Citrus Greening, Hurricanes, and the Decline of the Florida Citrus Industry

Citrus greening, also known as Huanglongbing (HLB), is a plant disease affecting citrus production. Citrus greening is caused by the bacterium Candidatus Liberibacter asiaticus and spread by the Asian citrus psyllid. This disease affects plant tissue, specifically the phloem, and reduces nutrient uptake (Burrow et al. 2018). 

In the United States, citrus greening was first observed in South Florida’s non-commercial citrus in August 2005. By February 2010, citrus greening had spread throughout the traditional citrus areas of the state: Central Florida, Southwest Florida, and Indian River. Elsewhere in the U.S., citrus greening was detected in Louisiana in 2008, and then detected in Georgia and South Carolina in 2009. In 2012, HLB was detected in Texas and residential areas of California (APHIS 2022). 

The economic effects of citrus greening on commercial citrus production manifest in three primary ways. First, the disease increases the mortality rate of citrus trees. Second, symptoms reduce the marketable yield per tree by affecting the quantity, size, visual attributes, and flavor of the fruit (Figure 1). Third, greening increases production costs as growers implement practices such as applying additional insecticides and fertilizer to mitigate damage from greening (Dewdney, Vashisth, and Diepenbrock 2023).

Florida citrus production has significantly decreased since the introduction of greening. In the last 20 years, Florida citrus production has declined from nearly 300 million boxes in the 2003-04 season to under 20 million boxes in the 2022-23 season (Figure 2). The United States Department of Agriculture’s Animal and Plant Health Inspection Service (2022) estimates that citrus greening has reduced Florida citrus production by 75% and more than doubled production costs. Further, consumer demand for citrus products has decreased during this period, import competition has increased, and major hurricanes have markedly reduced citrus production (Blazejczyk 2020). 

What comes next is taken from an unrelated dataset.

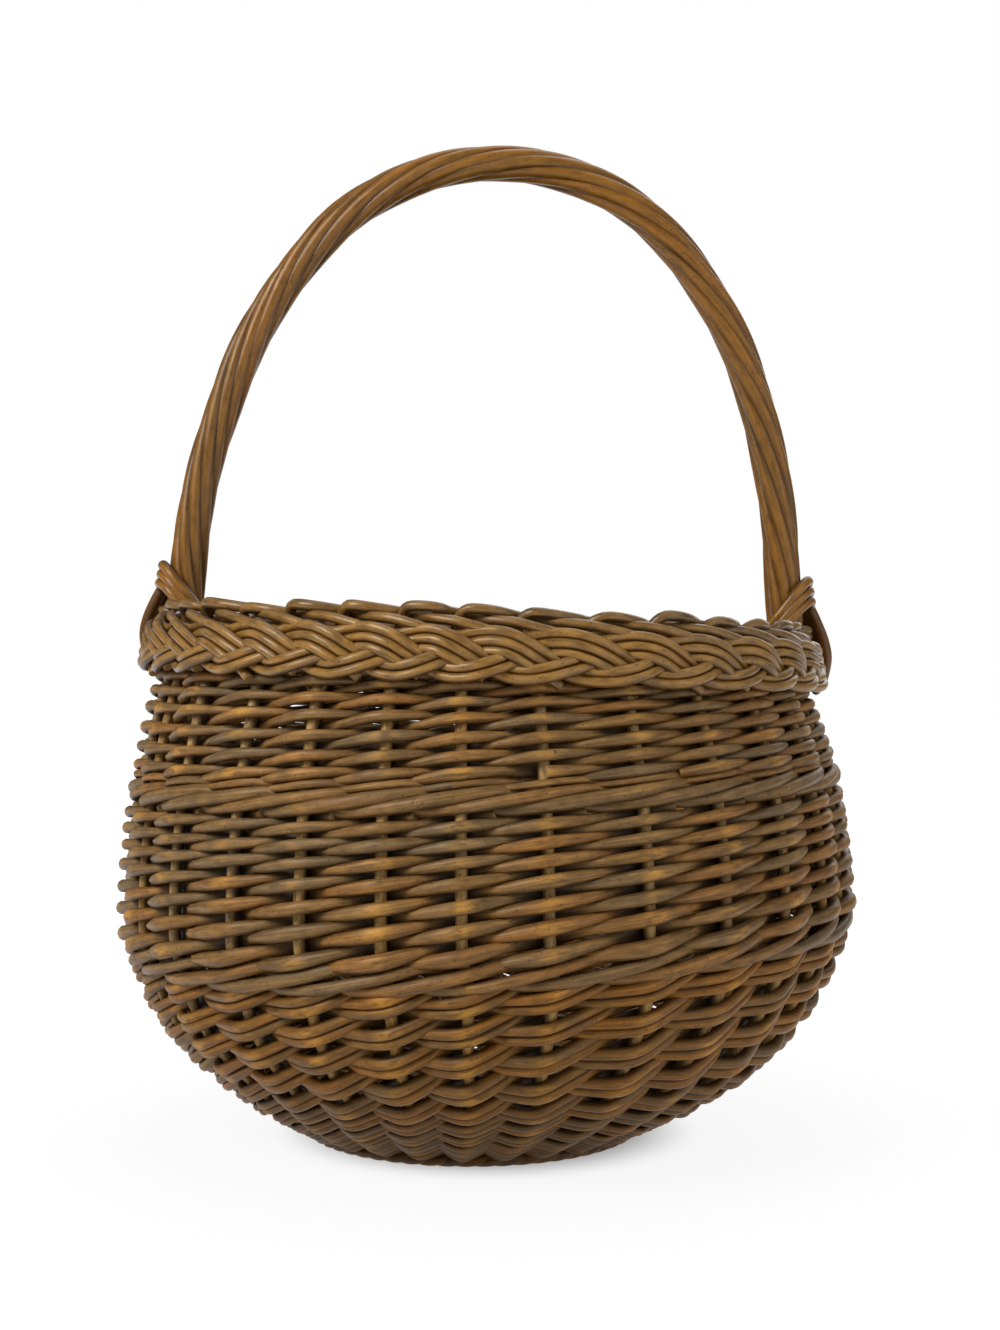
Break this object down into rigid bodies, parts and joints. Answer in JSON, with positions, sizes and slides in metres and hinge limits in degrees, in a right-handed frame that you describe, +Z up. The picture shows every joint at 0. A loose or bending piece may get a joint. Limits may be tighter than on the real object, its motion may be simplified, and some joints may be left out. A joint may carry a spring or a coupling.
{
  "type": "round wicker basket",
  "caption": "Round-bellied woven willow basket with a plaited border and a fixed roped bow handle, for carrying or storing light goods.",
  "frame": {"origin": "on the ground, under the middle of the belly: the centre of the bounding box's bottom face", "axes": "+Z up; the handle's bow runs along X within 3 degrees; -Y is the side the picture shows"},
  "size_m": [0.3324, 0.3324, 0.4508],
  "materials": {
    "stakes": "weathered willow, matt",
    "weave": "weathered willow, satin",
    "bowl": "weathered willow, satin, darker",
    "border": "weathered willow, satin",
    "handle": "willow worn smooth by hands, satin"
  },
  "bodies": {
    "root": {"base_stick_1": "bowl", "base_stick_2": "bowl", "base_stick_3": "bowl", "base_stick_4": "bowl", "base_stick_5": "bowl", "base_stick_6": "bowl", "base_stick_7": "bowl", "base_weaver_a": "bowl", "base_weaver_b": "bowl", "foot_ring": "bowl", "lower_weaver_a": "bowl", "lower_weaver_b": "bowl", "lower_wale": "weave", "middle_weaver_a": "weave", "middle_weaver_b": "weave", "upper_wale": "weave", "upper_weaver_a": "weave", "upper_weaver_b": "weave", "stake_01": "stakes", "stake_02": "stakes", "stake_03": "stakes", "stake_04": "stakes", "stake_05": "stakes", "stake_06": "stakes", "stake_07": "stakes", "stake_08": "stakes", "stake_09": "stakes", "stake_10": "stakes", "stake_11": "stakes", "stake_12": "stakes", "stake_13": "stakes", "stake_14": "stakes", "stake_15": "stakes", "stake_16": "stakes", "stake_17": "stakes", "stake_18": "stakes", "stake_19": "stakes", "stake_20": "stakes", "stake_21": "stakes", "stake_22": "stakes", "stake_23": "stakes", "stake_24": "stakes", "stake_25": "stakes", "stake_26": "stakes", "stake_27": "stakes", "stake_28": "stakes", "border_plait": "border", "handle_bow": "handle", "left_foot_loop": "handle", "right_foot_loop": "handle", "handle_rod_1": "handle", "handle_rod_2": "handle", "handle_rod_3": "handle", "handle_rod_4": "handle", "handle_rod_5": "handle", "handle_rod_6": "handle", "handle_rod_7": "handle", "handle_rod_8": "handle"}
  },
  "joints": []
}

In the 2004-05 season, citrus-producing regions of the state were impacted by four hurricanes within a six-week span, devastating citrus production (Albrigo, et al. 2005). Citrus losses from Hurricane Irma in 2017-18 season were estimated to be $490 million (Hodges et al. 2018). More recently, citrus losses from Hurricane Ian in 2022-23 season were estimated to be $247 million (Court et al. 2023). These hurricanes significantly reduced citrus production (Figure 2).

The sharp declines in citrus production due to hurricanes combined with falling citrus yields due to citrus greening have greatly diminished the size of the Florida citrus industry since the detection of citrus greening in 2005 (APHIS 2022). Major orange juice brands that once sourced exclusively from Florida now blend their juice with imports from Mexico and Brazil (Figure 3) (Bohman 2023). Nevertheless, researchers and growers continue to seek solutions to bring back the Florida citrus industry. There has been extensive research into nutritional supplements, reflective mulch, heat treatments, insecticides, and bactericides to combat the disease. Researchers are also attempting to breed a greening resistant tree, and some citrus growers have taken the prevention route by growing their citrus under protective screens (Florida Department of Citrus 2017). However, implementing these practices requires significant financial investment, meaning a low-cost comprehensive solution to the problem of greening does not yet exist.

Figure 1: Photo of citrus fruit infected with citrus greening

Source: APHIS (2022)

Figure 2: Florida Citrus Production, Boxes (2001-23)


The findings and conclusions in this publication are those of the authors and should not be construed to represent any official USDA or U.S. government determination policy.